Please quote every line word for word.

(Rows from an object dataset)
__________

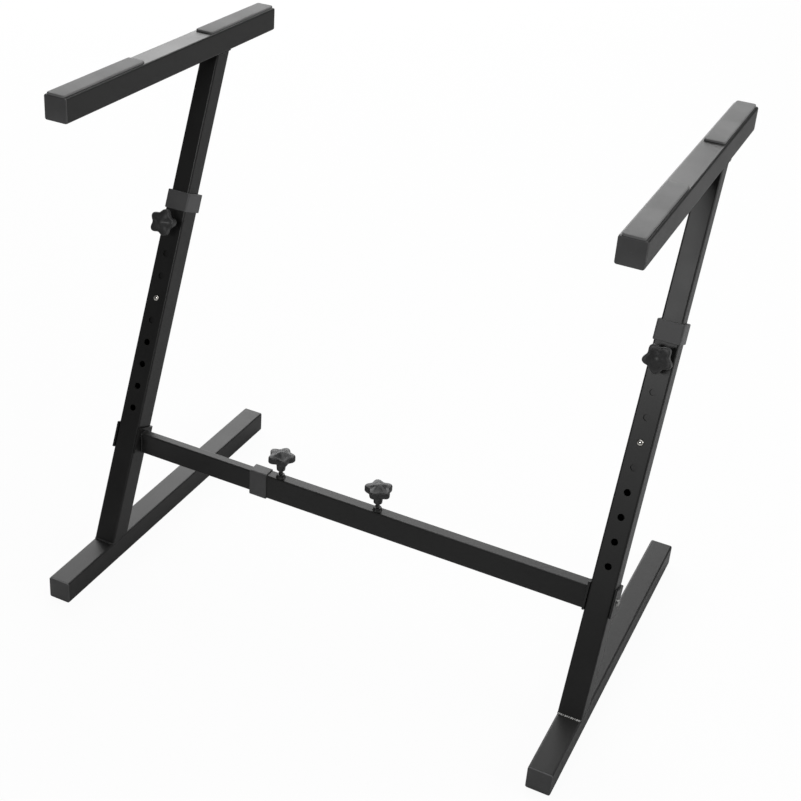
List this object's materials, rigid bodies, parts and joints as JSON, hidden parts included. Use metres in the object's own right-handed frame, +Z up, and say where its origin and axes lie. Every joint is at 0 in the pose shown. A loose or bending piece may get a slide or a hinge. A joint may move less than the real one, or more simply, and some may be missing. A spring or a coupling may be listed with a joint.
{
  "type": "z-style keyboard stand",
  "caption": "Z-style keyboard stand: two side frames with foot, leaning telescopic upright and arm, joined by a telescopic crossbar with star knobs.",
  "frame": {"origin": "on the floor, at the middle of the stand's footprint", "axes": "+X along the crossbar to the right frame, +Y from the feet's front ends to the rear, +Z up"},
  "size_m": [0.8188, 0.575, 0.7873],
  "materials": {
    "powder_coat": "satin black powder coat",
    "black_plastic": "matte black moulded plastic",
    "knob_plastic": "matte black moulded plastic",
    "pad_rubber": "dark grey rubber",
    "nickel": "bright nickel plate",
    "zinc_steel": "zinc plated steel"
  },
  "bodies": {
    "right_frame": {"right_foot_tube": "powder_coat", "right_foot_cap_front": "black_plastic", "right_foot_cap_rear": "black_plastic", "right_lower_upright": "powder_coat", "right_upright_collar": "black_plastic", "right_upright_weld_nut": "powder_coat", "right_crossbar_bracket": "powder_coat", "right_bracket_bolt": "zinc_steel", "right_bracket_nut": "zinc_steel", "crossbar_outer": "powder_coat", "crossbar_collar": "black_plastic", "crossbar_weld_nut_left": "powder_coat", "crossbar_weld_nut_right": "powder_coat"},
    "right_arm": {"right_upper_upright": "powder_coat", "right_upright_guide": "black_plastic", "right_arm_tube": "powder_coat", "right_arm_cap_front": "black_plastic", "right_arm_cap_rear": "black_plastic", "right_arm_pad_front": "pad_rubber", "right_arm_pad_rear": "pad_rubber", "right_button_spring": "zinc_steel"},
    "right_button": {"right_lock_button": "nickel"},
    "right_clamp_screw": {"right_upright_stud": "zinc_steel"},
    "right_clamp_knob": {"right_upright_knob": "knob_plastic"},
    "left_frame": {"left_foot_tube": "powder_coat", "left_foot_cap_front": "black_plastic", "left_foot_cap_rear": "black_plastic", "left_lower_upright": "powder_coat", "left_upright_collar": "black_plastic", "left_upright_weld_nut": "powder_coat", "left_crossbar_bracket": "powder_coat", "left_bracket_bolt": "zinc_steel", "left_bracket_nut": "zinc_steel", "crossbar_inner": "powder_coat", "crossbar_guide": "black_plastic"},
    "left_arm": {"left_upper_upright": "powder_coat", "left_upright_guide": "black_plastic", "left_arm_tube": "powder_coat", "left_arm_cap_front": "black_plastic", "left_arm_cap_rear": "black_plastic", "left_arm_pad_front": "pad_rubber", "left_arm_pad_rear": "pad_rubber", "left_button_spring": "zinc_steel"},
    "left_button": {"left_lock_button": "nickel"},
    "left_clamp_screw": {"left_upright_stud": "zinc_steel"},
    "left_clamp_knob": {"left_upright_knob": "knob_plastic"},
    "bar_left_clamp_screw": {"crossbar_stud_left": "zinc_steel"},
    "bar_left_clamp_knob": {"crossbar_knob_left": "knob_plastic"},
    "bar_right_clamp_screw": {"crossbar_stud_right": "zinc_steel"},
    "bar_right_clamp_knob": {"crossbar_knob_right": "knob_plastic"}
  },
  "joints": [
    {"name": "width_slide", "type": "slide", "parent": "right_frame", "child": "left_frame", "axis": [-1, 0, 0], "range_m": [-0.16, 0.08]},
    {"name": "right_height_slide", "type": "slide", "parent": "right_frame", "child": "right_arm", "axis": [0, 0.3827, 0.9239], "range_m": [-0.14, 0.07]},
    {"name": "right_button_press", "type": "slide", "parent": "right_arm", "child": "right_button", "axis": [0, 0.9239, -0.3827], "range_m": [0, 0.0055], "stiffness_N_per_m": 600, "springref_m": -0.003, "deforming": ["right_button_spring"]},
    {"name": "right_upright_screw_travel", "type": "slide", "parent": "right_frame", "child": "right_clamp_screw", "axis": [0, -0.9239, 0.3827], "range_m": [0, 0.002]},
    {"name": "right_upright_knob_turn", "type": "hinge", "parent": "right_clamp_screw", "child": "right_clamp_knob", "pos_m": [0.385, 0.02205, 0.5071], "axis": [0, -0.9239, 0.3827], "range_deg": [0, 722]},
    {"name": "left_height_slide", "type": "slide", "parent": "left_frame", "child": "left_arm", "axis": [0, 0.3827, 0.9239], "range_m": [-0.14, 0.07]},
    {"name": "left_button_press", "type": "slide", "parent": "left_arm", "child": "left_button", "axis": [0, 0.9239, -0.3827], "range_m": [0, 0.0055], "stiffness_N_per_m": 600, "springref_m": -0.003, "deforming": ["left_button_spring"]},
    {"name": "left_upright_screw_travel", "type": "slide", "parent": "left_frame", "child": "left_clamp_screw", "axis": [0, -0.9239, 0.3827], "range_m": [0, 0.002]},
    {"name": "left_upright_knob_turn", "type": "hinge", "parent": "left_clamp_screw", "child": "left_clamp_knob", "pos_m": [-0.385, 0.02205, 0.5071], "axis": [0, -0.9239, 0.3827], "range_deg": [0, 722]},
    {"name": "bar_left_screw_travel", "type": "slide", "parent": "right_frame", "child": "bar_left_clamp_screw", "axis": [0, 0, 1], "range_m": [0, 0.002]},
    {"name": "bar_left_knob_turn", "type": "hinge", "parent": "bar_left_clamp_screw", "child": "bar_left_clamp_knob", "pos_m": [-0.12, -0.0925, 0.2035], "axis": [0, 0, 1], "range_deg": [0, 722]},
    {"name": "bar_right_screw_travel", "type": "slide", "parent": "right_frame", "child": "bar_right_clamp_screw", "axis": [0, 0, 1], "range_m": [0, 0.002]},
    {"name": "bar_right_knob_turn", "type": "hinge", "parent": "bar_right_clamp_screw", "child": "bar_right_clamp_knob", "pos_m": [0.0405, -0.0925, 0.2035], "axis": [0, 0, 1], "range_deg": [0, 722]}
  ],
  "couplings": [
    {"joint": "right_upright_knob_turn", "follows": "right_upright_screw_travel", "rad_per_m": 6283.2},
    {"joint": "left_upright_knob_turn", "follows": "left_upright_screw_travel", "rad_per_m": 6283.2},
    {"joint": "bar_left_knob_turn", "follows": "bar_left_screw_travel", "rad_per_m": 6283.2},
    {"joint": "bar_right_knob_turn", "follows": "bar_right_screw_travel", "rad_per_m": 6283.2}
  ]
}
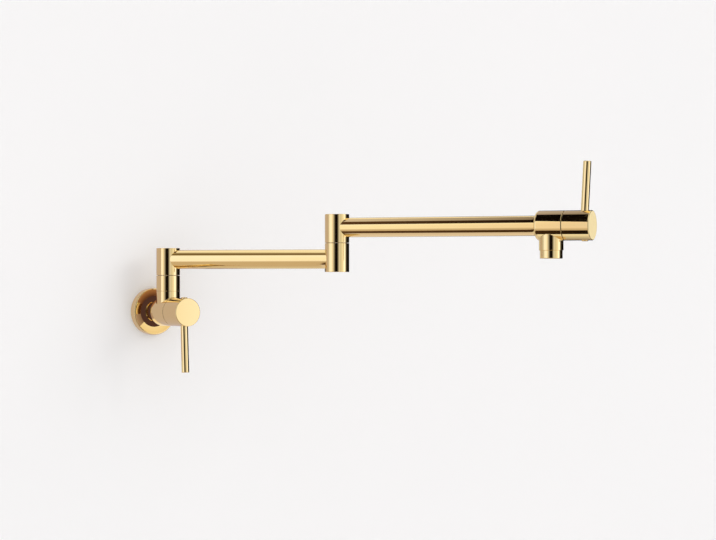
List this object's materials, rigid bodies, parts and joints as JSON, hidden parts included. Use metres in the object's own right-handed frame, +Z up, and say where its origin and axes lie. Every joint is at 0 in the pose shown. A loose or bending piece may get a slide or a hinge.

__________

• Finished answer
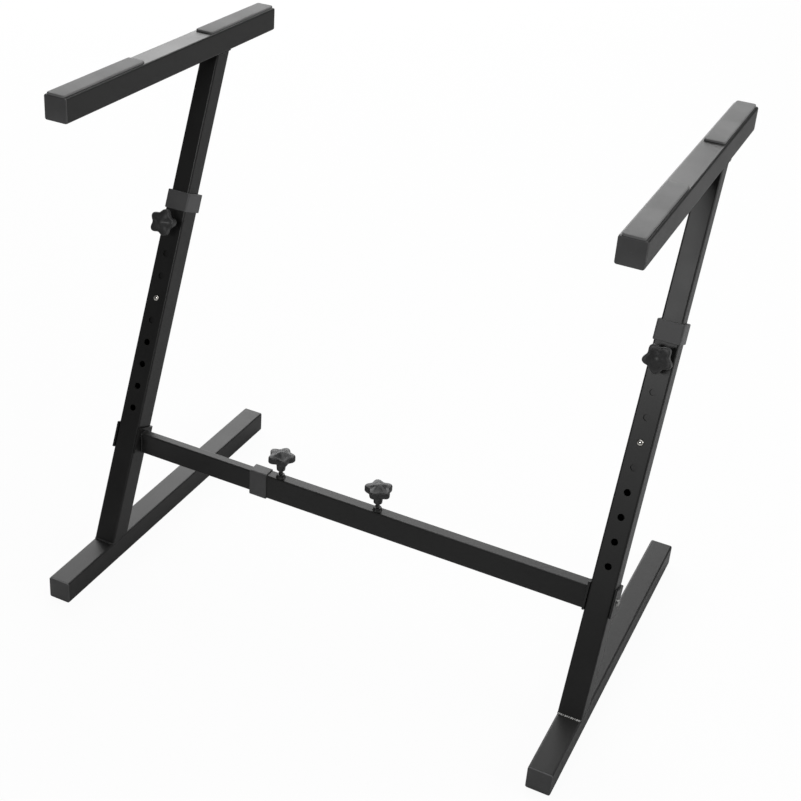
List this object's materials, rigid bodies, parts and joints as JSON, hidden parts included. Use metres in the object's own right-handed frame, +Z up, and say where its origin and axes lie. Every joint is at 0 in the pose shown. A loose or bending piece may get a slide or a hinge. A joint may move less than the real one, or more simply, and some may be missing. A spring or a coupling may be listed with a joint.
{
  "type": "z-style keyboard stand",
  "caption": "Z-style keyboard stand: two side frames with foot, leaning telescopic upright and arm, joined by a telescopic crossbar with star knobs.",
  "frame": {"origin": "on the floor, at the middle of the stand's footprint", "axes": "+X along the crossbar to the right frame, +Y from the feet's front ends to the rear, +Z up"},
  "size_m": [0.8188, 0.575, 0.7873],
  "materials": {
    "powder_coat": "satin black powder coat",
    "black_plastic": "matte black moulded plastic",
    "knob_plastic": "matte black moulded plastic",
    "pad_rubber": "dark grey rubber",
    "nickel": "bright nickel plate",
    "zinc_steel": "zinc plated steel"
  },
  "bodies": {
    "right_frame": {"right_foot_tube": "powder_coat", "right_foot_cap_front": "black_plastic", "right_foot_cap_rear": "black_plastic", "right_lower_upright": "powder_coat", "right_upright_collar": "black_plastic", "right_upright_weld_nut": "powder_coat", "right_crossbar_bracket": "powder_coat", "right_bracket_bolt": "zinc_steel", "right_bracket_nut": "zinc_steel", "crossbar_outer": "powder_coat", "crossbar_collar": "black_plastic", "crossbar_weld_nut_left": "powder_coat", "crossbar_weld_nut_right": "powder_coat"},
    "right_arm": {"right_upper_upright": "powder_coat", "right_upright_guide": "black_plastic", "right_arm_tube": "powder_coat", "right_arm_cap_front": "black_plastic", "right_arm_cap_rear": "black_plastic", "right_arm_pad_front": "pad_rubber", "right_arm_pad_rear": "pad_rubber", "right_button_spring": "zinc_steel"},
    "right_button": {"right_lock_button": "nickel"},
    "right_clamp_screw": {"right_upright_stud": "zinc_steel"},
    "right_clamp_knob": {"right_upright_knob": "knob_plastic"},
    "left_frame": {"left_foot_tube": "powder_coat", "left_foot_cap_front": "black_plastic", "left_foot_cap_rear": "black_plastic", "left_lower_upright": "powder_coat", "left_upright_collar": "black_plastic", "left_upright_weld_nut": "powder_coat", "left_crossbar_bracket": "powder_coat", "left_bracket_bolt": "zinc_steel", "left_bracket_nut": "zinc_steel", "crossbar_inner": "powder_coat", "crossbar_guide": "black_plastic"},
    "left_arm": {"left_upper_upright": "powder_coat", "left_upright_guide": "black_plastic", "left_arm_tube": "powder_coat", "left_arm_cap_front": "black_plastic", "left_arm_cap_rear": "black_plastic", "left_arm_pad_front": "pad_rubber", "left_arm_pad_rear": "pad_rubber", "left_button_spring": "zinc_steel"},
    "left_button": {"left_lock_button": "nickel"},
    "left_clamp_screw": {"left_upright_stud": "zinc_steel"},
    "left_clamp_knob": {"left_upright_knob": "knob_plastic"},
    "bar_left_clamp_screw": {"crossbar_stud_left": "zinc_steel"},
    "bar_left_clamp_knob": {"crossbar_knob_left": "knob_plastic"},
    "bar_right_clamp_screw": {"crossbar_stud_right": "zinc_steel"},
    "bar_right_clamp_knob": {"crossbar_knob_right": "knob_plastic"}
  },
  "joints": [
    {"name": "width_slide", "type": "slide", "parent": "right_frame", "child": "left_frame", "axis": [-1, 0, 0], "range_m": [-0.16, 0.08]},
    {"name": "right_height_slide", "type": "slide", "parent": "right_frame", "child": "right_arm", "axis": [0, 0.3827, 0.9239], "range_m": [-0.14, 0.07]},
    {"name": "right_button_press", "type": "slide", "parent": "right_arm", "child": "right_button", "axis": [0, 0.9239, -0.3827], "range_m": [0, 0.0055], "stiffness_N_per_m": 600, "springref_m": -0.003, "deforming": ["right_button_spring"]},
    {"name": "right_upright_screw_travel", "type": "slide", "parent": "right_frame", "child": "right_clamp_screw", "axis": [0, -0.9239, 0.3827], "range_m": [0, 0.002]},
    {"name": "right_upright_knob_turn", "type": "hinge", "parent": "right_clamp_screw", "child": "right_clamp_knob", "pos_m": [0.385, 0.02205, 0.5071], "axis": [0, -0.9239, 0.3827], "range_deg": [0, 722]},
    {"name": "left_height_slide", "type": "slide", "parent": "left_frame", "child": "left_arm", "axis": [0, 0.3827, 0.9239], "range_m": [-0.14, 0.07]},
    {"name": "left_button_press", "type": "slide", "parent": "left_arm", "child": "left_button", "axis": [0, 0.9239, -0.3827], "range_m": [0, 0.0055], "stiffness_N_per_m": 600, "springref_m": -0.003, "deforming": ["left_button_spring"]},
    {"name": "left_upright_screw_travel", "type": "slide", "parent": "left_frame", "child": "left_clamp_screw", "axis": [0, -0.9239, 0.3827], "range_m": [0, 0.002]},
    {"name": "left_upright_knob_turn", "type": "hinge", "parent": "left_clamp_screw", "child": "left_clamp_knob", "pos_m": [-0.385, 0.02205, 0.5071], "axis": [0, -0.9239, 0.3827], "range_deg": [0, 722]},
    {"name": "bar_left_screw_travel", "type": "slide", "parent": "right_frame", "child": "bar_left_clamp_screw", "axis": [0, 0, 1], "range_m": [0, 0.002]},
    {"name": "bar_left_knob_turn", "type": "hinge", "parent": "bar_left_clamp_screw", "child": "bar_left_clamp_knob", "pos_m": [-0.12, -0.0925, 0.2035], "axis": [0, 0, 1], "range_deg": [0, 722]},
    {"name": "bar_right_screw_travel", "type": "slide", "parent": "right_frame", "child": "bar_right_clamp_screw", "axis": [0, 0, 1], "range_m": [0, 0.002]},
    {"name": "bar_right_knob_turn", "type": "hinge", "parent": "bar_right_clamp_screw", "child": "bar_right_clamp_knob", "pos_m": [0.0405, -0.0925, 0.2035], "axis": [0, 0, 1], "range_deg": [0, 722]}
  ],
  "couplings": [
    {"joint": "right_upright_knob_turn", "follows": "right_upright_screw_travel", "rad_per_m": 6283.2},
    {"joint": "left_upright_knob_turn", "follows": "left_upright_screw_travel", "rad_per_m": 6283.2},
    {"joint": "bar_left_knob_turn", "follows": "bar_left_screw_travel", "rad_per_m": 6283.2},
    {"joint": "bar_right_knob_turn", "follows": "bar_right_screw_travel", "rad_per_m": 6283.2}
  ]
}
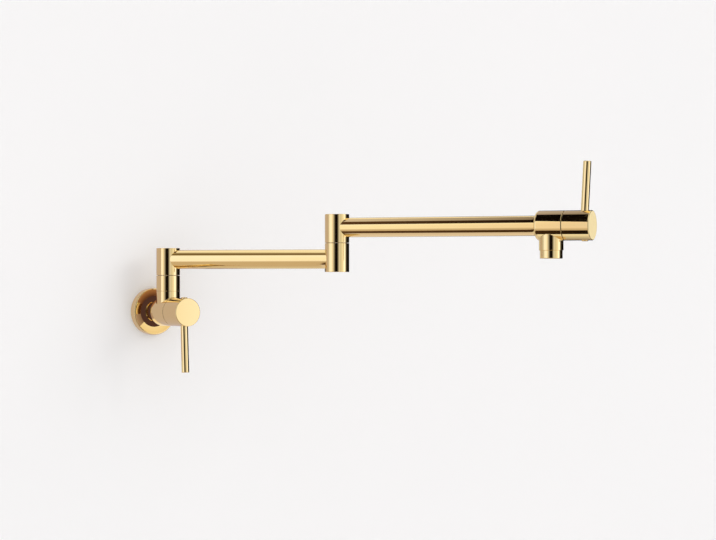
List this object's materials, rigid bodies, parts and joints as JSON, hidden parts included. Use metres in the object's own right-handed frame, +Z up, and say where its origin and axes lie. Every joint is at 0 in the pose shown. A loose or bending piece may get a slide or a hinge.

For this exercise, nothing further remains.